>>>
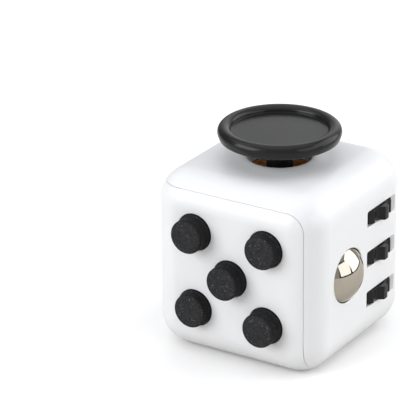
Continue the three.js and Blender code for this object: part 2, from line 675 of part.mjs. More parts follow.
// Two straight arms joined by a bend, with a tab for the screw.
const armOutline = [
  [ARM_END, ARM_INSIDE], [ARM_BEND[0], ARM_INSIDE], [ARM_BEND[0], -ARM_INSIDE],
  [ARM_END, -ARM_INSIDE], [ARM_END, -ARM_OUTSIDE], [ARM_BEND[1], -ARM_OUTSIDE],
  [ARM_BEND[1], -TAB[1]], [TAB[0], -TAB[1]], [TAB[0], TAB[1]], [ARM_BEND[1], TAB[1]],
  [ARM_BEND[1], ARM_OUTSIDE], [ARM_END, ARM_OUTSIDE],
];
const springScrew = [0, SPIN_SCREW_Y, 0];
add('spin_spring', cut(
  acrossLeft(armOutline, ...ARM_X),
  pilot('left', springScrew, ARM_X[0] - PAST, ARM_X[1] + PAST),
), STEEL);
add('spin_spring_screw',
  FACING.left(screw(1.8).translate(0, 0, ARM_X[0] - TOUCH)).translate(...springScrew), STEEL);

// ---------- worry stone: a thumb dish let into the base ----------
// The dish is a shallow bowl whose edge eases into a flat border.
const dishEdgeR = PAD_R - 0.9;
const bowl = Array.from({ length: 6 }, (_, i) => {
  const r = dishEdgeR * (1 - i / 5);
  return [r, HALF - 0.15 - (PAD_DEPTH - 0.15) * Math.cos((Math.PI * r) / (2 * dishEdgeR)) ** 2];
});
add('worry_pad', FACING.bottom(turned([
  [0, PAD_FLANGE[0] - 0.45], [6.5, PAD_FLANGE[0]], [PAD_FLANGE_R, PAD_FLANGE[0]],
  [PAD_FLANGE_R, PAD_FLANGE[1]], [PAD_R, PAD_FLANGE[1]], [PAD_R, HALF - 0.3],
  [PAD_R - 0.2, HALF - 0.15], ...bowl,
], 32)), BLACK_PLASTIC);
add('worry_frame', FACING.bottom(cut(
  clippedSquare(CARRIER_HALF, 0.6, ...PAD_FRAME_Z),
  rod(PAD_FRAME_HOLE_R, PAD_FRAME_Z[0] - PAST, PAD_FRAME_Z[1] + PAST, 32),
  ...padScrews.map(([x, y]) =>
    pilot('top', [x, -y, 0], PAD_FRAME_Z[0] - PAST, PAD_FRAME_Z[1] + PAST)),
)), NATURAL);
addScrews('worry_screw', 'bottom', padScrews, PAD_FRAME_Z[0], 2.7);

export default object;
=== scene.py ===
"""Looks for the fidget cube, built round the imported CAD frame.

Metres, +Z up, the click face towards -Y. Each toy module is drawn on its face's own axes: +Z out of
the wall, the origin on the wall's outer plane. Outlines are in millimetres and scaled once, on placing.
"""
import json
import math

import bmesh
import bpy
from mathutils import Matrix, Vector


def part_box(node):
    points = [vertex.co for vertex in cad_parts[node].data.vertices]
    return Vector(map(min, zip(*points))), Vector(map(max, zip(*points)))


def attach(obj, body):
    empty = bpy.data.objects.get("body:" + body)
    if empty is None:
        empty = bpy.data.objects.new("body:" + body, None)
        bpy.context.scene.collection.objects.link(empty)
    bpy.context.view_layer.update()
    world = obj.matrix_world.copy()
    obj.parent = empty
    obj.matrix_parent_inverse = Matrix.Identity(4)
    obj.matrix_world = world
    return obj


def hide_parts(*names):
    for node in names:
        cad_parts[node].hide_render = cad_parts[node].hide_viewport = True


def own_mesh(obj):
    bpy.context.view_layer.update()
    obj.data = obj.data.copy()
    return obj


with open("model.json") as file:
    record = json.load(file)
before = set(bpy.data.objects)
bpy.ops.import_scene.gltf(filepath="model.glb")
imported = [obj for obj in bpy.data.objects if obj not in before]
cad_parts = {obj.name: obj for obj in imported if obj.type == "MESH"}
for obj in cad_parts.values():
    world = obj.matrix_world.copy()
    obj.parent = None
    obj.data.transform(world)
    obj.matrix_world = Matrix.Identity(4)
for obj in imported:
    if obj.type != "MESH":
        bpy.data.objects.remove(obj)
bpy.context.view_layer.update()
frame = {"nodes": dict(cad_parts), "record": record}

MM = 0.001
SHELL_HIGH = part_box("upper_shell")[1]
HALF = SHELL_HIGH.x
CENTRE = Vector((0, 0, HALF))
HALF_MM = HALF / MM
EDGE_R = 5.8
WALL = 2.0

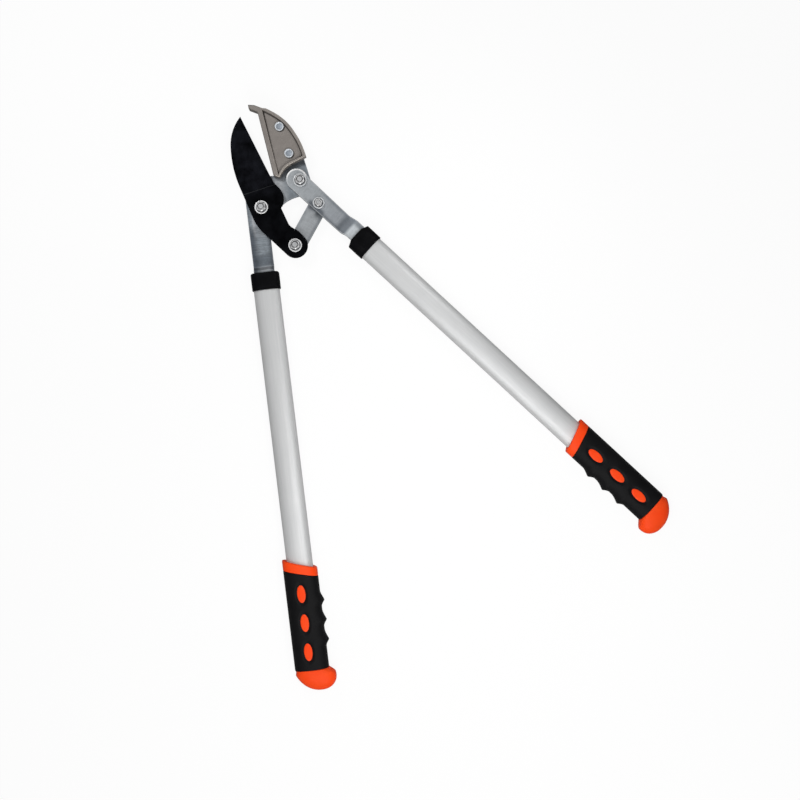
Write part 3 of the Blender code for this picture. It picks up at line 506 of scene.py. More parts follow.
@dataclass(frozen=True)
class BladeCoat(Finish):
    """Matt black low-friction coating with faint clouds and a lighter line painted along its grind step."""

    dark: Colour = (0.0003, 0.0003, 0.0006)
    light: Colour = (0.0046, 0.0050, 0.0064)
    ground: Colour = (0.0104, 0.0112, 0.0150)
    ground_from: Fade = Fade(0.0080, 0.0300)
    step_line: Colour = (0.080, 0.082, 0.088)
    lightness: float = 0.45
    clouding: float = 2.2
    cloud_size: float = 0.0140
    grain: float = 0.8
    grain_size: float = 0.0009
    roughness: float = 0.60
    cloud_roughness: float = 0.2
    specular: float = 0.02
    relief: float = 0.00005

    def inputs(self, graph: Graph) -> dict:
        """Work out how the finish looks.

        Args:
            graph: the material's nodes.

        Returns:
            The inputs of its Principled shader.
        """
        cloud = graph.noise(self.cloud_size, 4.0)
        grain = graph.noise(self.grain_size, 2.0)
        share = self.lightness + cloud * self.clouding + grain * self.grain
        lighter = graph.mix(self.ground_from.mask(graph), self.light, self.ground)
        colour = graph.mix(share, self.dark, lighter)
        # paint the lighter line along the grind step
        colour = graph.mix(graph.shade().at_least(0.0), colour, self.step_line)
        return {
            "Base Color": colour,
            "Metallic": 0.0,
            "Roughness": self.roughness + cloud * self.cloud_roughness,
            "Specular IOR Level": self.specular,
            "Normal": graph.bump(grain, self.relief),
        }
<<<
__Exercise requirements__
Copy exactly, and only, the lines from the one containing "return [r, HALF" through the one containing "for node in".

__Reply to the task__
  return [r, HALF - 0.15 - (PAD_DEPTH - 0.15) * Math.cos((Math.PI * r) / (2 * dishEdgeR)) ** 2];
});
add('worry_pad', FACING.bottom(turned([
  [0, PAD_FLANGE[0] - 0.45], [6.5, PAD_FLANGE[0]], [PAD_FLANGE_R, PAD_FLANGE[0]],
  [PAD_FLANGE_R, PAD_FLANGE[1]], [PAD_R, PAD_FLANGE[1]], [PAD_R, HALF - 0.3],
  [PAD_R - 0.2, HALF - 0.15], ...bowl,
], 32)), BLACK_PLASTIC);
add('worry_frame', FACING.bottom(cut(
  clippedSquare(CARRIER_HALF, 0.6, ...PAD_FRAME_Z),
  rod(PAD_FRAME_HOLE_R, PAD_FRAME_Z[0] - PAST, PAD_FRAME_Z[1] + PAST, 32),
  ...padScrews.map(([x, y]) =>
    pilot('top', [x, -y, 0], PAD_FRAME_Z[0] - PAST, PAD_FRAME_Z[1] + PAST)),
)), NATURAL);
addScrews('worry_screw', 'bottom', padScrews, PAD_FRAME_Z[0], 2.7);

export default object;
=== scene.py ===
"""Looks for the fidget cube, built round the imported CAD frame.

Metres, +Z up, the click face towards -Y. Each toy module is drawn on its face's own axes: +Z out of
the wall, the origin on the wall's outer plane. Outlines are in millimetres and scaled once, on placing.
"""
import json
import math

import bmesh
import bpy
from mathutils import Matrix, Vector


def part_box(node):
    points = [vertex.co for vertex in cad_parts[node].data.vertices]
    return Vector(map(min, zip(*points))), Vector(map(max, zip(*points)))


def attach(obj, body):
    empty = bpy.data.objects.get("body:" + body)
    if empty is None:
        empty = bpy.data.objects.new("body:" + body, None)
        bpy.context.scene.collection.objects.link(empty)
    bpy.context.view_layer.update()
    world = obj.matrix_world.copy()
    obj.parent = empty
    obj.matrix_parent_inverse = Matrix.Identity(4)
    obj.matrix_world = world
    return obj


def hide_parts(*names):
    for node in names:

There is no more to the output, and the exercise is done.